The material below contains a line with "hide_parts(node)" and a line with "mesh.set_sharp_from_angle(angle=SMOOTH_ANGLE)". Copy exactly those two lines and all lines between them.
>> Start INPUT RECORDS
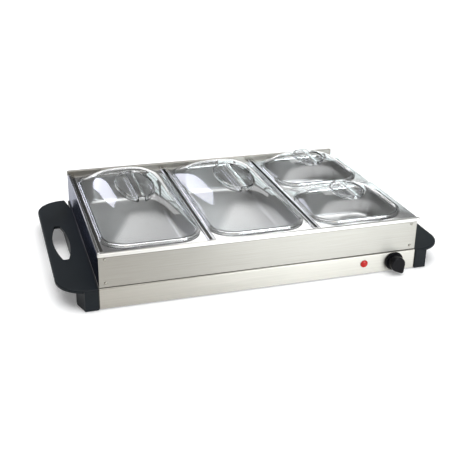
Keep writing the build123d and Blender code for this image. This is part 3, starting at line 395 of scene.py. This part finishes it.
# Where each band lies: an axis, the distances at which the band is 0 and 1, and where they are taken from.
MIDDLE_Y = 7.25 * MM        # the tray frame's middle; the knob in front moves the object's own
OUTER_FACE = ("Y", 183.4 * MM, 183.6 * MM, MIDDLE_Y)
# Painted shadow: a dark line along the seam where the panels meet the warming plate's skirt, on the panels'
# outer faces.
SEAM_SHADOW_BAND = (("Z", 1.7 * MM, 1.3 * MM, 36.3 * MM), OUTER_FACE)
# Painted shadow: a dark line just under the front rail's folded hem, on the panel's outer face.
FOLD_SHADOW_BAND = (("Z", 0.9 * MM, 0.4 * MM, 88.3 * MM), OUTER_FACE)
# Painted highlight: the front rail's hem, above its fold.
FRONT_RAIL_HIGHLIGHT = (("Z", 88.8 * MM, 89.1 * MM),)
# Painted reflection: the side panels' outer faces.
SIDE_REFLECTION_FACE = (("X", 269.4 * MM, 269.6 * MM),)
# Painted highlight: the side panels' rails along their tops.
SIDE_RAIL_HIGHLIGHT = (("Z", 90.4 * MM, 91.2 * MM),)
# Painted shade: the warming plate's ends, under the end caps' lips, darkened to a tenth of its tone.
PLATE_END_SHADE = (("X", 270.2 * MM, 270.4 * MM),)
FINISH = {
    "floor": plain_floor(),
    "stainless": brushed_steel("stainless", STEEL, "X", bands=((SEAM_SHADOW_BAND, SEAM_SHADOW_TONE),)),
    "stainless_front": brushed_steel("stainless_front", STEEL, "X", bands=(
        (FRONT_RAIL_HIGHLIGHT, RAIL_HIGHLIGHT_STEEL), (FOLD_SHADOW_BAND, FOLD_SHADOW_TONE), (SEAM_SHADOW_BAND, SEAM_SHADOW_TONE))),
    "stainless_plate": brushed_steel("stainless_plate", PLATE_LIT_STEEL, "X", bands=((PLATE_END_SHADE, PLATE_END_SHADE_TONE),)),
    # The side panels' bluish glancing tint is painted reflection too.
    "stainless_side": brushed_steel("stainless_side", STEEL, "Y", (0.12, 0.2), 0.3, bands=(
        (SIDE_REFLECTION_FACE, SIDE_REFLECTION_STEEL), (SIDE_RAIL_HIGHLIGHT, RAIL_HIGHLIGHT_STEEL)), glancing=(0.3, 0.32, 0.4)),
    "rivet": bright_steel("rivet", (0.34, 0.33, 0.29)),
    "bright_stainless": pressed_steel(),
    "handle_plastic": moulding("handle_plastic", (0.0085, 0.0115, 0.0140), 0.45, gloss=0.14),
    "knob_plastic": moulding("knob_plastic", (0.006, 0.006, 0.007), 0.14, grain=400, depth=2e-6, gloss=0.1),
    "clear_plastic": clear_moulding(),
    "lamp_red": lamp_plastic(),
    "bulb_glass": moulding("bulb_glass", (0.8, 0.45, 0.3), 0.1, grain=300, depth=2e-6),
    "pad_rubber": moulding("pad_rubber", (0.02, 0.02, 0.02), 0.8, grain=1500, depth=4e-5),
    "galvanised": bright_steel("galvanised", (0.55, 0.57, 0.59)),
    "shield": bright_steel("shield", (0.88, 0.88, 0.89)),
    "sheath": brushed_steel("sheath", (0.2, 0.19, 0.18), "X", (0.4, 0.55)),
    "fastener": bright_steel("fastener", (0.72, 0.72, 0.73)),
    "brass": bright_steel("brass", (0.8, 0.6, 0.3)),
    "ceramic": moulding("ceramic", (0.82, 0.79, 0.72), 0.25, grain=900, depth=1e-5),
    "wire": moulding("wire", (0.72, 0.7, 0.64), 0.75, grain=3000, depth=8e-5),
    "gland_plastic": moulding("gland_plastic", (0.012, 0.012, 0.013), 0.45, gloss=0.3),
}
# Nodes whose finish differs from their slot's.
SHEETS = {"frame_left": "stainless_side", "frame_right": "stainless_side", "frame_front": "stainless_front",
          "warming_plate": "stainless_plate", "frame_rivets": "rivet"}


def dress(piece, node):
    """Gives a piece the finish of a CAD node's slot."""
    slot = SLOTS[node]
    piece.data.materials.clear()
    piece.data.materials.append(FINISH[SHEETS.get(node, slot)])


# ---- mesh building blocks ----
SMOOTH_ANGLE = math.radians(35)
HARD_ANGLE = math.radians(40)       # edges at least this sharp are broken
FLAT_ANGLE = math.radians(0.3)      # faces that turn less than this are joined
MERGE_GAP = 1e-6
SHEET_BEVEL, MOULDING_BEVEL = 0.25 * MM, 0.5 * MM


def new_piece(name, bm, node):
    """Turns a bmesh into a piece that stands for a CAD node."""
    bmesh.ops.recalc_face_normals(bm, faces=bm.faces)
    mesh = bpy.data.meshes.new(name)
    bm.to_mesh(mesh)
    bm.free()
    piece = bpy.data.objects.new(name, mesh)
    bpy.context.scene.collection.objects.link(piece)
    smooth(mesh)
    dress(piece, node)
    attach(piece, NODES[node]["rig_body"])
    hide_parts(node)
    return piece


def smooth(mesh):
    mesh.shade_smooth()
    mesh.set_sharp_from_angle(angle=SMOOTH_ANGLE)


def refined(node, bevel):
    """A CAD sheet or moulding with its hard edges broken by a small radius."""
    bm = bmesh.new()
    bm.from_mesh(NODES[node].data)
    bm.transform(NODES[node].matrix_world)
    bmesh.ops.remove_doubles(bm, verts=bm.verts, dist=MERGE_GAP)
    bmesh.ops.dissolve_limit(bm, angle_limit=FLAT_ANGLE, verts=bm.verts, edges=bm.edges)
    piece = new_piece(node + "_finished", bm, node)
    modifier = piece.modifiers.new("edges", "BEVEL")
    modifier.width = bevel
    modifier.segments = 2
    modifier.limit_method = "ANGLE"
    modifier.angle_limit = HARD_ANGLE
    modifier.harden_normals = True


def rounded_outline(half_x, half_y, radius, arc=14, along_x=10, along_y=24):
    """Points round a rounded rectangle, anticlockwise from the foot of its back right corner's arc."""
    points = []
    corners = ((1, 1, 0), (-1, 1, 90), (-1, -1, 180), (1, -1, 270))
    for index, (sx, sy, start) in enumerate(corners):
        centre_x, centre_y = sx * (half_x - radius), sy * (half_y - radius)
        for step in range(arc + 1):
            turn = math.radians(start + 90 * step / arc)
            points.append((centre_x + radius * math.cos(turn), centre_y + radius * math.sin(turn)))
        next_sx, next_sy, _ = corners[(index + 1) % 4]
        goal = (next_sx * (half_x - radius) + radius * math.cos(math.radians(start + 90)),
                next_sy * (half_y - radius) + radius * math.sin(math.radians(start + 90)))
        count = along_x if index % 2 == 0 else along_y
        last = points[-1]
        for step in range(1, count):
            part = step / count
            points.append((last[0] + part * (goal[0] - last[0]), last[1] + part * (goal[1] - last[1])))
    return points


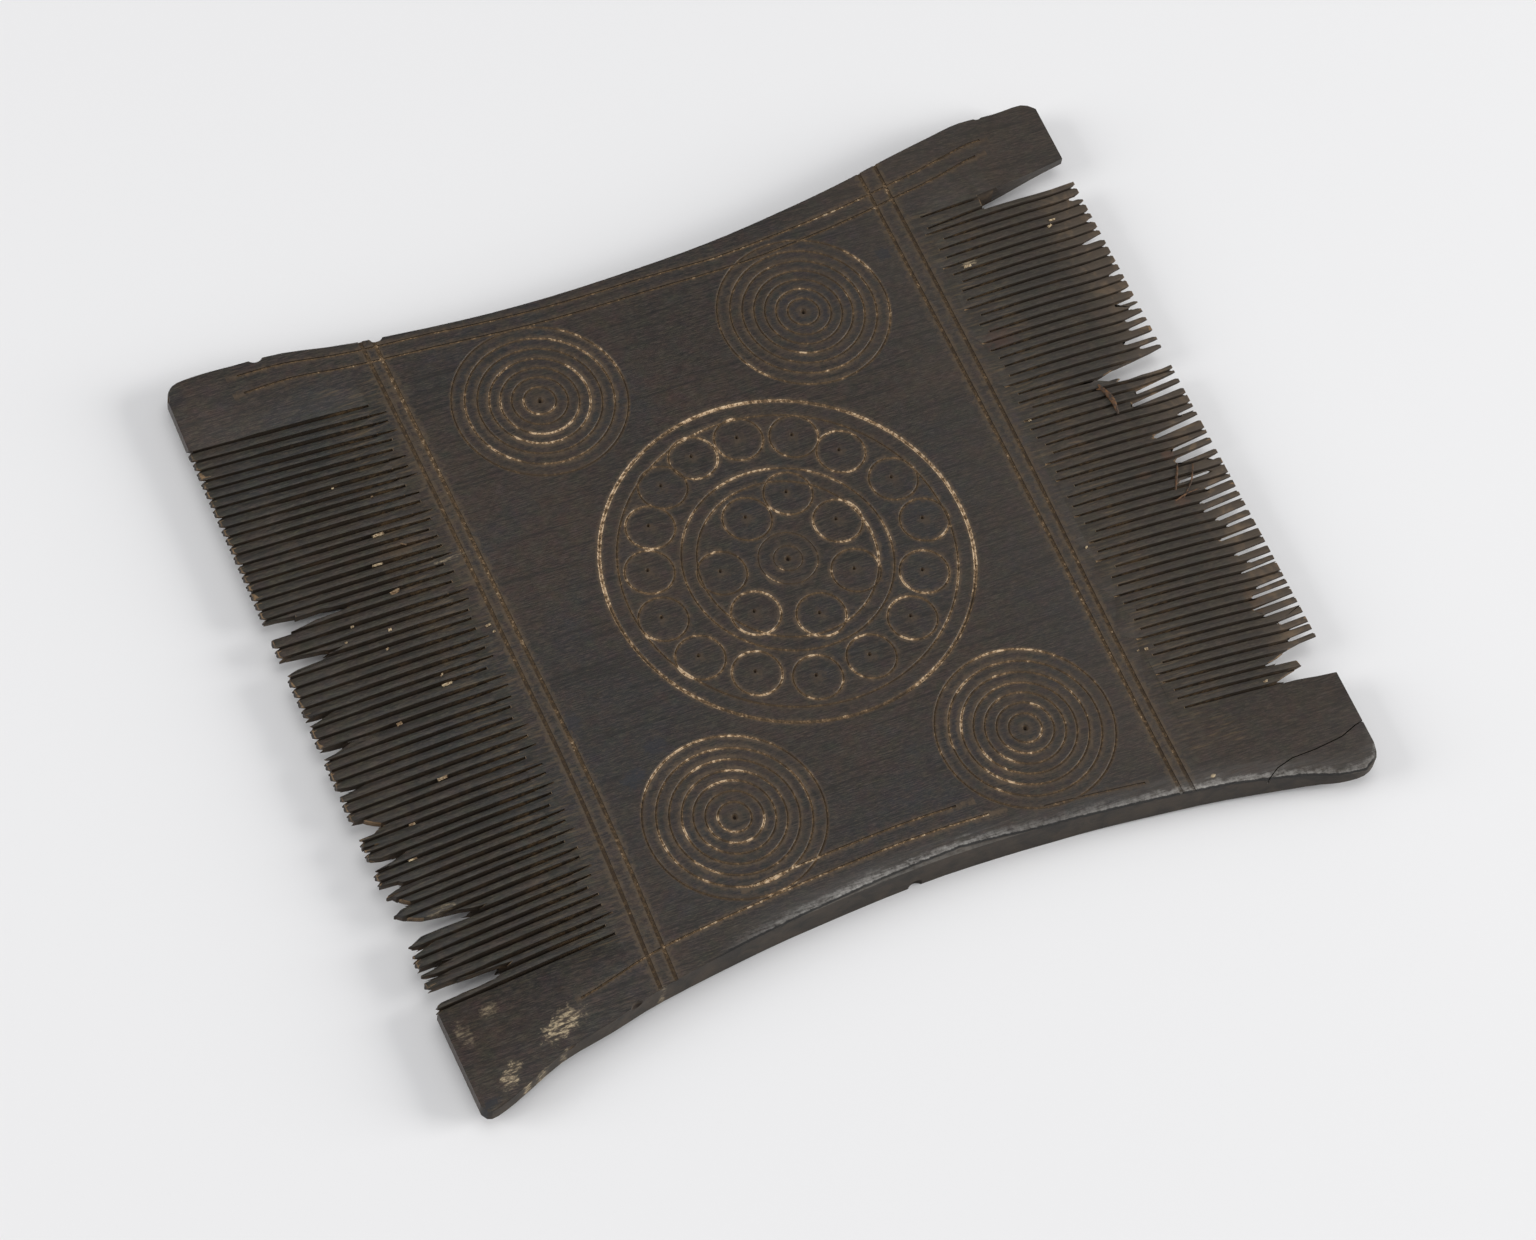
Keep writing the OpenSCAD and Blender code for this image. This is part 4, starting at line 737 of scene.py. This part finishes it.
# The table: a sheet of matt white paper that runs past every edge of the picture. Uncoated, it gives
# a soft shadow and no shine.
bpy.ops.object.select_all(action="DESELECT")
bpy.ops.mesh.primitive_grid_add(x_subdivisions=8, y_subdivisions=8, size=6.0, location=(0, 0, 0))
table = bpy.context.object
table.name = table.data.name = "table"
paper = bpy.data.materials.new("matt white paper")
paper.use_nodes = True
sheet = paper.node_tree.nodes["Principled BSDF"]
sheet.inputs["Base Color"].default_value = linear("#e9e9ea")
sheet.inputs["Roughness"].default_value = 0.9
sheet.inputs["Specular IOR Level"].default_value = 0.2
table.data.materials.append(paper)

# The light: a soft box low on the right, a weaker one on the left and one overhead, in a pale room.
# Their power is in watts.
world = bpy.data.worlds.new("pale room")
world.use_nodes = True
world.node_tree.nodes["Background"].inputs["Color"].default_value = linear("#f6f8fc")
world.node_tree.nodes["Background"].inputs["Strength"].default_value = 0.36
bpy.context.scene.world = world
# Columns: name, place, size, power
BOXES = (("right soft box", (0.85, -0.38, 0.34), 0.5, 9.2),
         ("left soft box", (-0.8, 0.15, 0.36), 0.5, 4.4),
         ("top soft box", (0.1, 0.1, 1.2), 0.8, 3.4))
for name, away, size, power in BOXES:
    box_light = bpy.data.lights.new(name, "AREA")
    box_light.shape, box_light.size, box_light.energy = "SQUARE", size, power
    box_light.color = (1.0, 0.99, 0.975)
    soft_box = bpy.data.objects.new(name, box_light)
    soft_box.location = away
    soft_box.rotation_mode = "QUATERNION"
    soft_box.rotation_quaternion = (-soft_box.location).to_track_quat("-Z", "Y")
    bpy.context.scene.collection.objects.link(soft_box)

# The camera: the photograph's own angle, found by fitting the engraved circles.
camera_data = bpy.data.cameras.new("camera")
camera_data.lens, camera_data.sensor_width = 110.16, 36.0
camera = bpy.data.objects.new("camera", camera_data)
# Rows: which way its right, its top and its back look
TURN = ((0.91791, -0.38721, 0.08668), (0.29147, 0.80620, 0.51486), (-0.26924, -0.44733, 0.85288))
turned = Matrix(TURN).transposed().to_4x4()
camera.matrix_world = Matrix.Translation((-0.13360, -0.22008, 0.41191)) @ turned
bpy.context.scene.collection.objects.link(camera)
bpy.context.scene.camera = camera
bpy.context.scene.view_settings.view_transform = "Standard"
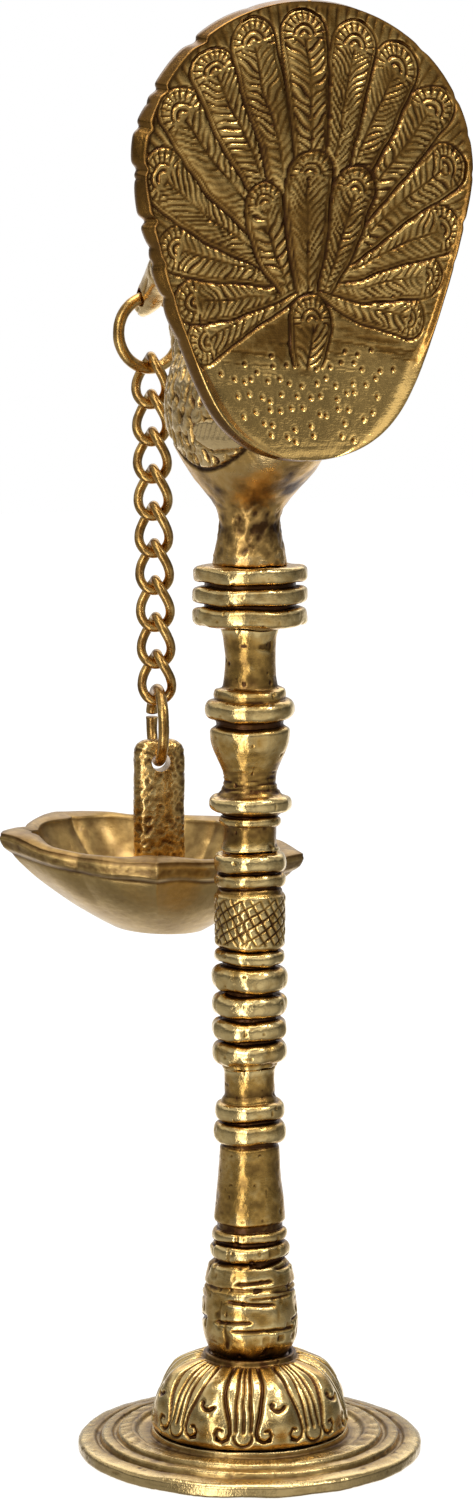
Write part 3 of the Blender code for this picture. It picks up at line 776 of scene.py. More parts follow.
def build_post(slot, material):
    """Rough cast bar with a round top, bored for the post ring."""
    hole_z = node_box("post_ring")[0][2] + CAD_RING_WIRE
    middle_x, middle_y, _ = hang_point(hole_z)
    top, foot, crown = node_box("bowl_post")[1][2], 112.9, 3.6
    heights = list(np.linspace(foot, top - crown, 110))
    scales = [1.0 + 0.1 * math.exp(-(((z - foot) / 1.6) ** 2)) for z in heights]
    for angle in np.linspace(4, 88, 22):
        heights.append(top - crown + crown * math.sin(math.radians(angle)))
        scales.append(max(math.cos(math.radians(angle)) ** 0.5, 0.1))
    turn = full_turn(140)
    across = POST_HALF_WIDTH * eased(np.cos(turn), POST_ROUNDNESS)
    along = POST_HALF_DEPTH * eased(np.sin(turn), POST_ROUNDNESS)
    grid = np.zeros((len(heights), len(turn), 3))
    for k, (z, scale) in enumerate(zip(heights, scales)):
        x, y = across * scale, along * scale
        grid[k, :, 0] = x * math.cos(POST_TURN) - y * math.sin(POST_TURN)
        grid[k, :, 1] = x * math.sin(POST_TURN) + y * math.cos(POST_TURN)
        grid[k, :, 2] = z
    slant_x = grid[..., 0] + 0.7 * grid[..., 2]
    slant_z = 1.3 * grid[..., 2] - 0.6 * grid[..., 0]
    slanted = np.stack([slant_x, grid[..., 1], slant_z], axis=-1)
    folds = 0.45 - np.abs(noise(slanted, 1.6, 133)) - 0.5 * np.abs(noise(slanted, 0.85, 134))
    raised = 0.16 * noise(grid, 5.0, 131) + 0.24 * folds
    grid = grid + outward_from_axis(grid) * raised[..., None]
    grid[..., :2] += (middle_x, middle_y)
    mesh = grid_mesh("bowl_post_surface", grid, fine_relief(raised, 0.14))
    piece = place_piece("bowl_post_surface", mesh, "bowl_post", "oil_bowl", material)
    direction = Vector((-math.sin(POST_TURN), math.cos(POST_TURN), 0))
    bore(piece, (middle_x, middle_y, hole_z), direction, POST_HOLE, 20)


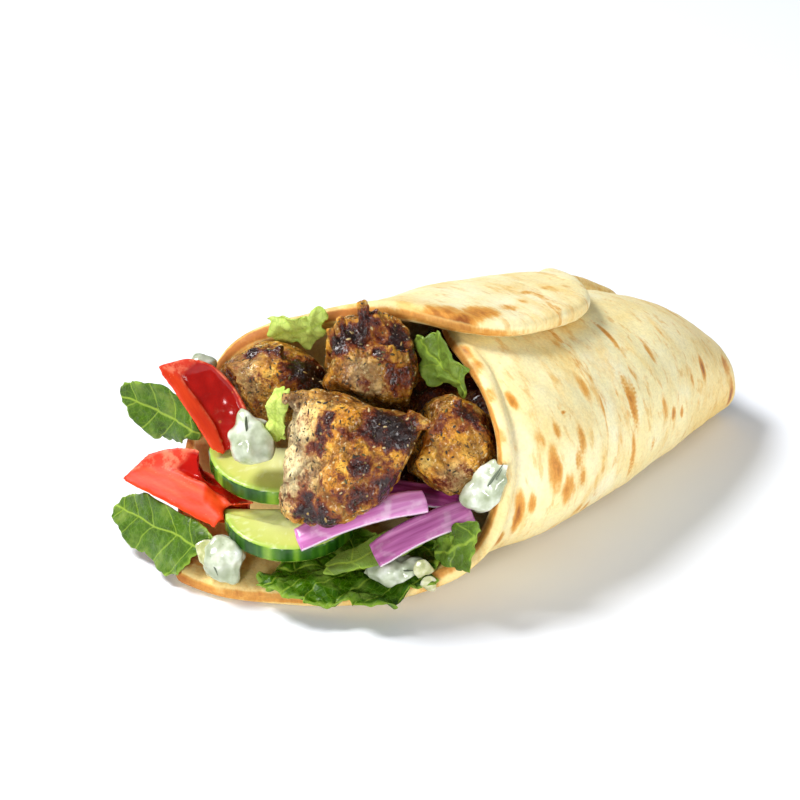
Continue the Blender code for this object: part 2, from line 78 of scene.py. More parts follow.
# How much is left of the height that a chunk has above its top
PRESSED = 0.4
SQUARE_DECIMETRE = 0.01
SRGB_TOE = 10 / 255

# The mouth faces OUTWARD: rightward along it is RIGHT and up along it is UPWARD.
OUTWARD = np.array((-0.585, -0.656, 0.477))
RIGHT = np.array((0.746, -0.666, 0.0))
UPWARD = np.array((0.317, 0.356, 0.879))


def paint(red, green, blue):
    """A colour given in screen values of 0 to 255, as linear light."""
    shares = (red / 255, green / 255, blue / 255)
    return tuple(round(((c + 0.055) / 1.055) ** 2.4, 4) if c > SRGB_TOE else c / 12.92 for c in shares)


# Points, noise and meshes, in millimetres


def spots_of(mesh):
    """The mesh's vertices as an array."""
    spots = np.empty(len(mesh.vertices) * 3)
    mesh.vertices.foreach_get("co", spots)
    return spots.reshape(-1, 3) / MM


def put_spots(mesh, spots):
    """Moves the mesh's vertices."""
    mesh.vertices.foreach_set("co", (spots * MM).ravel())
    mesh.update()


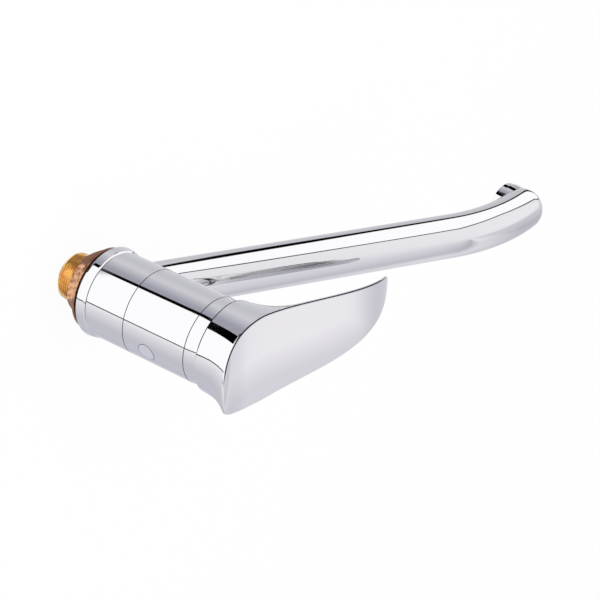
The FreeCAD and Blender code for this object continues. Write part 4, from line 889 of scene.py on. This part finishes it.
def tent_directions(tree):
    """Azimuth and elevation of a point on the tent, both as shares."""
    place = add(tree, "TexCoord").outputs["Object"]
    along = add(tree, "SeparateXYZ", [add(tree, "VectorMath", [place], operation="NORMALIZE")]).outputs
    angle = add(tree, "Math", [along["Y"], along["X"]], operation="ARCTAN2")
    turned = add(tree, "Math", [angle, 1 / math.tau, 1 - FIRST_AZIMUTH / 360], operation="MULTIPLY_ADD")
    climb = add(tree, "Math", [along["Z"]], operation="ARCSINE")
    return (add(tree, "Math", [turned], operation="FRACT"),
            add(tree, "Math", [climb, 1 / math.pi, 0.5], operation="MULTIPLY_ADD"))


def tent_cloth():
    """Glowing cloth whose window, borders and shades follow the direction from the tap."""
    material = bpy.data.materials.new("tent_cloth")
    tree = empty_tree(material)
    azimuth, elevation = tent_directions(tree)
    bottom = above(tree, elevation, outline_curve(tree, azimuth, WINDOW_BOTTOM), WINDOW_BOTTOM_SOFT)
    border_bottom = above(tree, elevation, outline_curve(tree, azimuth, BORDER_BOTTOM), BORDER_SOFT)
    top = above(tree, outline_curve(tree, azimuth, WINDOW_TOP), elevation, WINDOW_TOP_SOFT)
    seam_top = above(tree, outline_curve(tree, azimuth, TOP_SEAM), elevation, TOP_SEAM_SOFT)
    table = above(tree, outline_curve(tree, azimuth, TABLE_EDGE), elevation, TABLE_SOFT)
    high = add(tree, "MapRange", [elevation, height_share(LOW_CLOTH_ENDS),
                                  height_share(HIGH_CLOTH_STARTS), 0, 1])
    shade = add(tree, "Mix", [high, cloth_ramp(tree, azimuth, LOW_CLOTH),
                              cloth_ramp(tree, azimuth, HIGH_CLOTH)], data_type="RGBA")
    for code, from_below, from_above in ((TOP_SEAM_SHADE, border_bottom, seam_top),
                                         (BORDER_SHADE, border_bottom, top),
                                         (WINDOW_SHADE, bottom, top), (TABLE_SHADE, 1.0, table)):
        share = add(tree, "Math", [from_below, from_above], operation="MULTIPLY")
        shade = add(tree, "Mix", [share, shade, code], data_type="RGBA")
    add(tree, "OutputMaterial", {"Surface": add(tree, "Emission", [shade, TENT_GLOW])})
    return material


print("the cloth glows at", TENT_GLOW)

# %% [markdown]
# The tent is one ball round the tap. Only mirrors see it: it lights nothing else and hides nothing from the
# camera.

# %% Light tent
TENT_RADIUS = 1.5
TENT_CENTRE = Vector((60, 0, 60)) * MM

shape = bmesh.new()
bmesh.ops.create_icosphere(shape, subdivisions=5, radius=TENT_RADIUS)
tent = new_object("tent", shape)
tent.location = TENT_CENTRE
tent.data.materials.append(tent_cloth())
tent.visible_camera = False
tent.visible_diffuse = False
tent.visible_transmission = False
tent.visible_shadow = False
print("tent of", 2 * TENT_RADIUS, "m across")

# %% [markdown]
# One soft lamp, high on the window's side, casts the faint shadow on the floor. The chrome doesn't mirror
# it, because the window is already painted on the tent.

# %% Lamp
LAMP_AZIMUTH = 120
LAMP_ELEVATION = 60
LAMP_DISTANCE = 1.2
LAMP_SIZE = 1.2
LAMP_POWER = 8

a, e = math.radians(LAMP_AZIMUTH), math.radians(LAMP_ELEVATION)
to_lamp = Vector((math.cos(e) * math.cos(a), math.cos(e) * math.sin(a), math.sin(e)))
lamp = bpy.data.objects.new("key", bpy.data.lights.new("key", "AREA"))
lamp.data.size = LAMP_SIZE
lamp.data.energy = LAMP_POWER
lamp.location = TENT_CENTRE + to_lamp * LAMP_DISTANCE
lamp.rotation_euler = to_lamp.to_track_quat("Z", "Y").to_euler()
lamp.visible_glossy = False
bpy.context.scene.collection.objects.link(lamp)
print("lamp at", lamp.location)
>> End INPUT RECORDS
**EXERCISE RESPONSE**
    hide_parts(node)
    return piece


def smooth(mesh):
    mesh.shade_smooth()
    mesh.set_sharp_from_angle(angle=SMOOTH_ANGLE)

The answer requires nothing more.